((

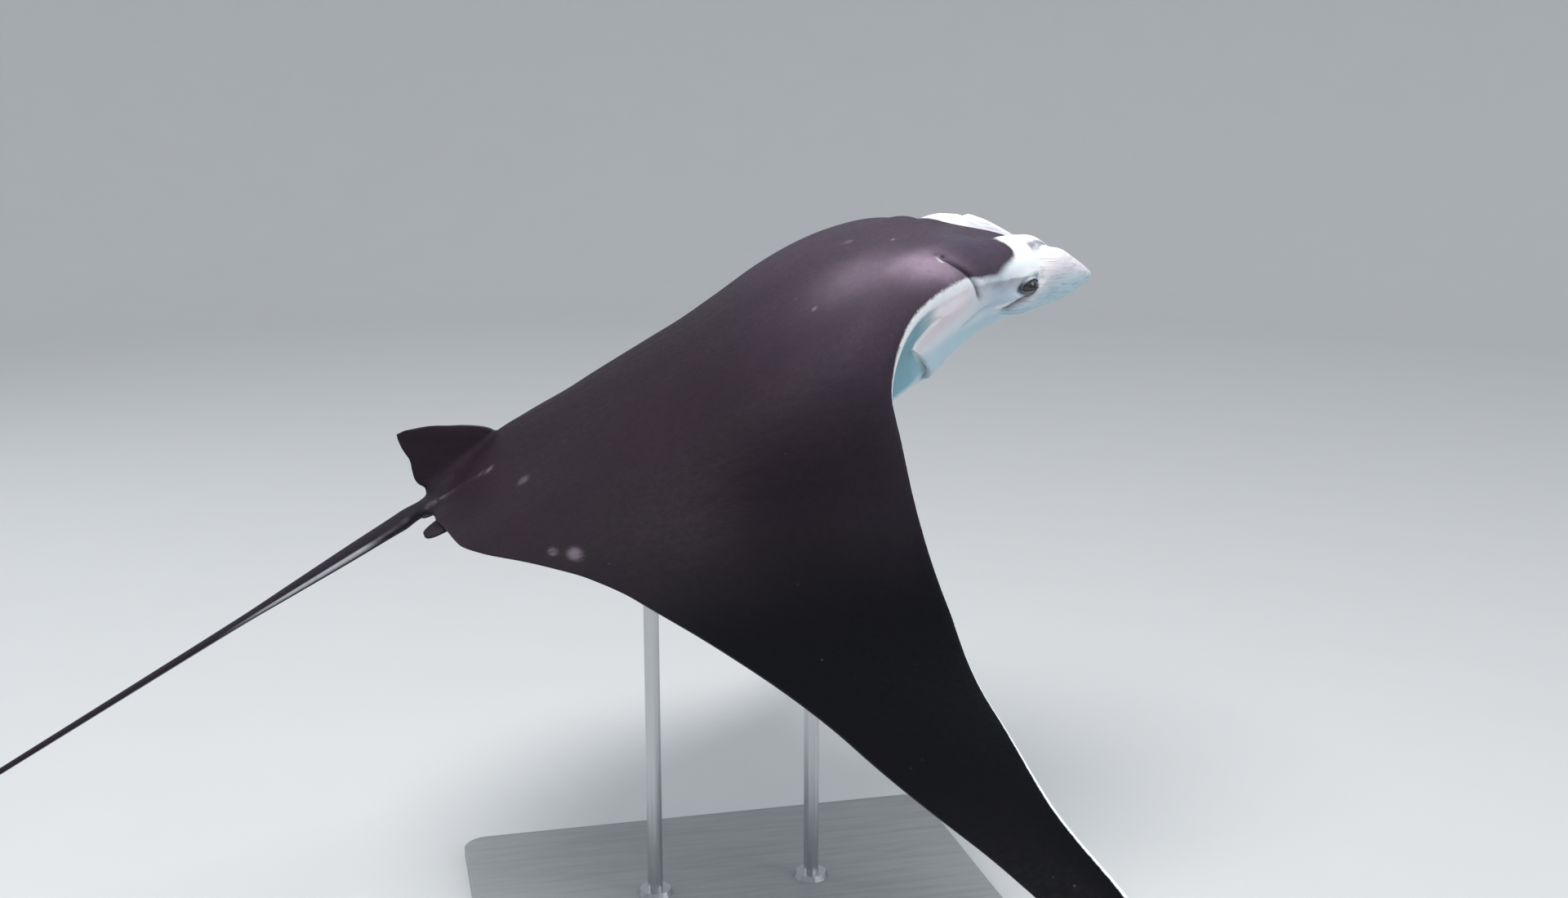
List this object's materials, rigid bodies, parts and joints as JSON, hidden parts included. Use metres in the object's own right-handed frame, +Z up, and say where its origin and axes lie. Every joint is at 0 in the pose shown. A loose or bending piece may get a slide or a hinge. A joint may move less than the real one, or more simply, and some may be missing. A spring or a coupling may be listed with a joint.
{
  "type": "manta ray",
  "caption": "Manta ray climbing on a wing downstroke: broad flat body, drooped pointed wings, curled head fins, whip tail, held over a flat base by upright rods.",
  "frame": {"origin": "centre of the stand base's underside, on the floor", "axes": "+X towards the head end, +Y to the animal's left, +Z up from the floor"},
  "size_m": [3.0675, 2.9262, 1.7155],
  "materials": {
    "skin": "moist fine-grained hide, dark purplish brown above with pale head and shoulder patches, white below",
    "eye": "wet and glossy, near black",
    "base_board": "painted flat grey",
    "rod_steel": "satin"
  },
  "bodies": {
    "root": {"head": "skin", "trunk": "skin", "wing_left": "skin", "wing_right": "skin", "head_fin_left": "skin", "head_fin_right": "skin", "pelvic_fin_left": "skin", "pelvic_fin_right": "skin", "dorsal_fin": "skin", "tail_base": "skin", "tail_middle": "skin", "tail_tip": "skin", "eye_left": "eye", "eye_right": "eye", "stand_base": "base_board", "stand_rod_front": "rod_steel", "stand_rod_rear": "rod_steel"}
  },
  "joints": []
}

))

#### WORK TO BE COMPLETED
Return what is listed above, exactly and completely.

#### ANSWER BELOW
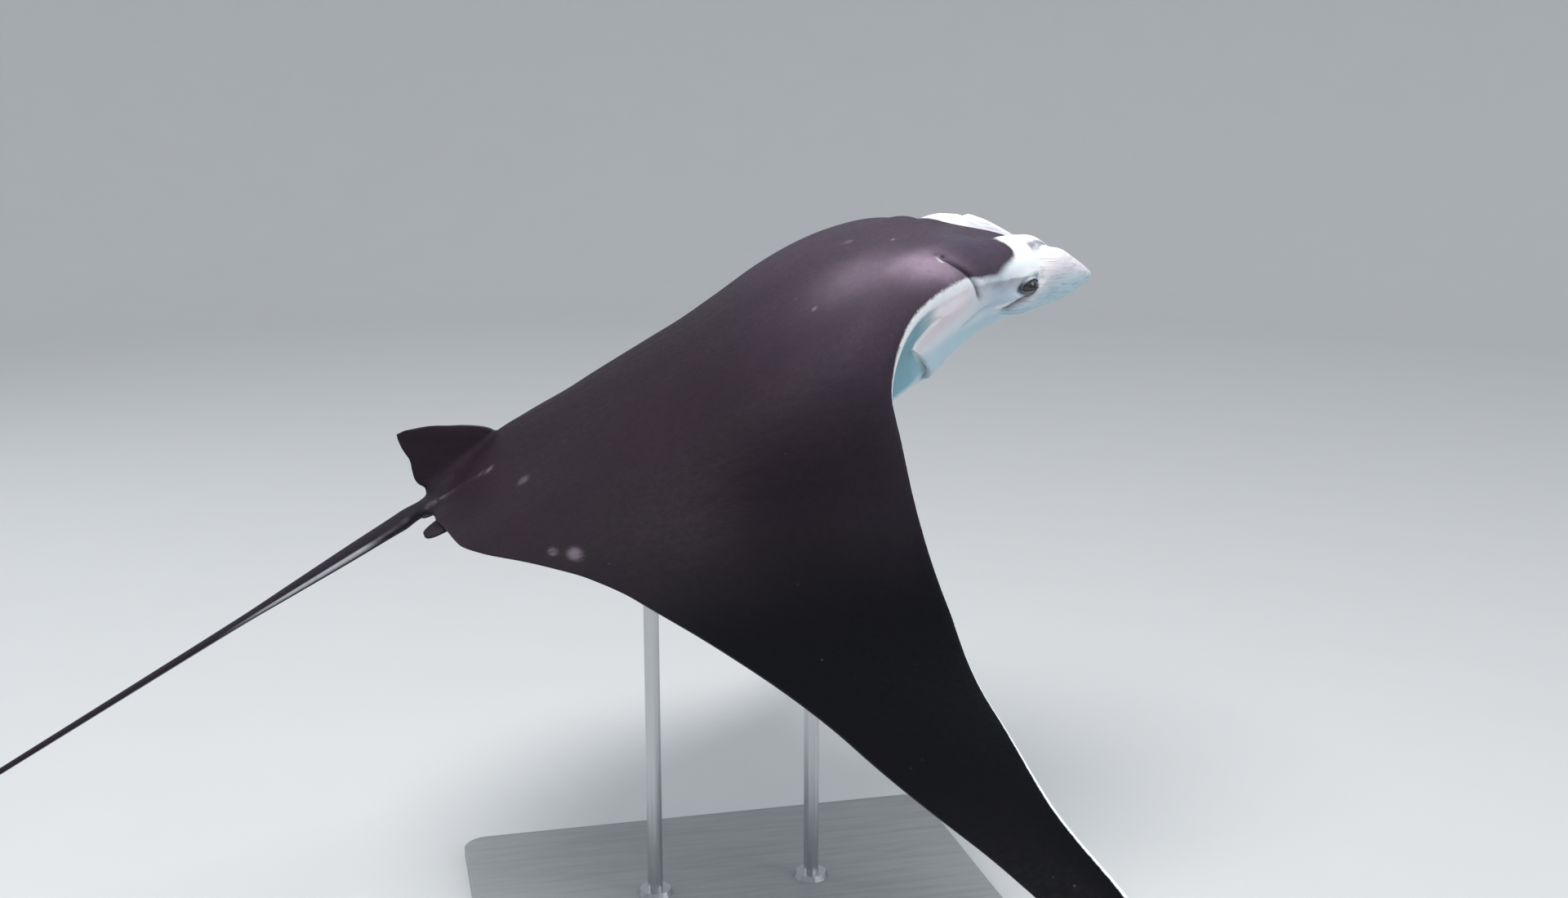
List this object's materials, rigid bodies, parts and joints as JSON, hidden parts included. Use metres in the object's own right-handed frame, +Z up, and say where its origin and axes lie. Every joint is at 0 in the pose shown. A loose or bending piece may get a slide or a hinge. A joint may move less than the real one, or more simply, and some may be missing. A spring or a coupling may be listed with a joint.
{
  "type": "manta ray",
  "caption": "Manta ray climbing on a wing downstroke: broad flat body, drooped pointed wings, curled head fins, whip tail, held over a flat base by upright rods.",
  "frame": {"origin": "centre of the stand base's underside, on the floor", "axes": "+X towards the head end, +Y to the animal's left, +Z up from the floor"},
  "size_m": [3.0675, 2.9262, 1.7155],
  "materials": {
    "skin": "moist fine-grained hide, dark purplish brown above with pale head and shoulder patches, white below",
    "eye": "wet and glossy, near black",
    "base_board": "painted flat grey",
    "rod_steel": "satin"
  },
  "bodies": {
    "root": {"head": "skin", "trunk": "skin", "wing_left": "skin", "wing_right": "skin", "head_fin_left": "skin", "head_fin_right": "skin", "pelvic_fin_left": "skin", "pelvic_fin_right": "skin", "dorsal_fin": "skin", "tail_base": "skin", "tail_middle": "skin", "tail_tip": "skin", "eye_left": "eye", "eye_right": "eye", "stand_base": "base_board", "stand_rod_front": "rod_steel", "stand_rod_rear": "rod_steel"}
  },
  "joints": []
}